Nevada Gov. Brian Sandoval has signed his state’s ‘entity’ betting law, offering out-of-state residents the ability to wager – albeit passively – with Nevada sportsbooks.
On Tuesday, Sandoval signed Senate Bill 443, which authorizes Nevada-licensed sportsbooks to accept wagers from business entities, which will represent pools of investors. These investors can be based out of state, but they won’t have an active role in determining how the entity’s wagers are placed. The process has been compared to investing in mutual funds.
Proponents of the legislation – including local sports betting tech provider CG Technology (the former Cantor Gaming) – believe it will lead to a dramatic boost in betting handle in Nevada, the only US jurisdiction currently allowed to offer single-game sports wagers.
Sandoval also put his John Hancock on SB 445, which authorizes Nevada sportsbooks to operate similar facilities in other jurisdictions where such activity is legal. CG Technology already operates sportsbooks in Mexico, the Bahamas, on cruise ships and a sports lottery bar in China, so SB 445 really only gives CG Tech some political cover for what it’s already doing. But the law would allow Nevada books a leg up should New Jersey prevail in its quest to overturn the federal PASPA sports betting prohibition.

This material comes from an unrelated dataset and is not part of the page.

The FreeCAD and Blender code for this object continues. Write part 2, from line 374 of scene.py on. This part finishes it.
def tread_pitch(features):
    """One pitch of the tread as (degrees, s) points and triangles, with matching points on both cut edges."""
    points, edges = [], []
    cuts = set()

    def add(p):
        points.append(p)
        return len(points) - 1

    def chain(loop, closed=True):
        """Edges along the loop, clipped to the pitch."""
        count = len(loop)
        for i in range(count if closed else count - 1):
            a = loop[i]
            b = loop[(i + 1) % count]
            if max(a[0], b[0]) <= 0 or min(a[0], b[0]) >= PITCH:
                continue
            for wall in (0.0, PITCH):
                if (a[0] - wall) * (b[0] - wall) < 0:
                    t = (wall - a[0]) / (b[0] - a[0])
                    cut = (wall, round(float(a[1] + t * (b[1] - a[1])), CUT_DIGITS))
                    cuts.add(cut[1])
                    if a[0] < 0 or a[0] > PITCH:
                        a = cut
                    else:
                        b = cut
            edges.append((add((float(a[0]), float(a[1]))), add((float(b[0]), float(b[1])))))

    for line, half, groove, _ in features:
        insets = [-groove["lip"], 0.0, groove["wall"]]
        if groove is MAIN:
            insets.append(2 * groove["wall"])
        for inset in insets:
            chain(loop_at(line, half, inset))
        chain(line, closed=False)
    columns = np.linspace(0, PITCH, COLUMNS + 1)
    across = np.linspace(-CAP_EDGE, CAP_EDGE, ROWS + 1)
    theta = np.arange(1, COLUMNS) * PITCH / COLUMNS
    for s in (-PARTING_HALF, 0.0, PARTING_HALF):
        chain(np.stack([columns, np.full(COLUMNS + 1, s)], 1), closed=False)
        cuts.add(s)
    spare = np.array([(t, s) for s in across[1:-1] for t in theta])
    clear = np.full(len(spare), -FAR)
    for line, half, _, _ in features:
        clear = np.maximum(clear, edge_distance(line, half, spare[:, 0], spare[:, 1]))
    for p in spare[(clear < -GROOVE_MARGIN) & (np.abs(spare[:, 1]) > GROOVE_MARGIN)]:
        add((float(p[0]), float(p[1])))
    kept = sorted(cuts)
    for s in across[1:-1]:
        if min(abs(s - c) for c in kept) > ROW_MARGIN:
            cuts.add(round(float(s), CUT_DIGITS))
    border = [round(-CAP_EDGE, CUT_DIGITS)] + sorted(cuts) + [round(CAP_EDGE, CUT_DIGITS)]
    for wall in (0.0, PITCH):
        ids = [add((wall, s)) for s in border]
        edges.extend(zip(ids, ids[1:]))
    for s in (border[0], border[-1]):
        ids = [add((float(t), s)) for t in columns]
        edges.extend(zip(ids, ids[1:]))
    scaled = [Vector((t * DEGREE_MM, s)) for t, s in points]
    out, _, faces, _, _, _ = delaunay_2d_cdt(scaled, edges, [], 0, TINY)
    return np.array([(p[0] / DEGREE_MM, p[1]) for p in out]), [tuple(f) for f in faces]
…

Also awaiting Sandoval’s signature is SB 40, which was approved by legislators last month. SB 40 would make it a felony to receive compensation for acting on behalf of gambling operations located outside Nevada. Ostensibly targeted at agents of international sportsbooks, the bill has been criticized for its overly broad language about “accepting or facilitating” wagers with parties not holding a Nevada license, which could theoretically apply to individuals staking poker players at the World Series of Poker in Las Vegas.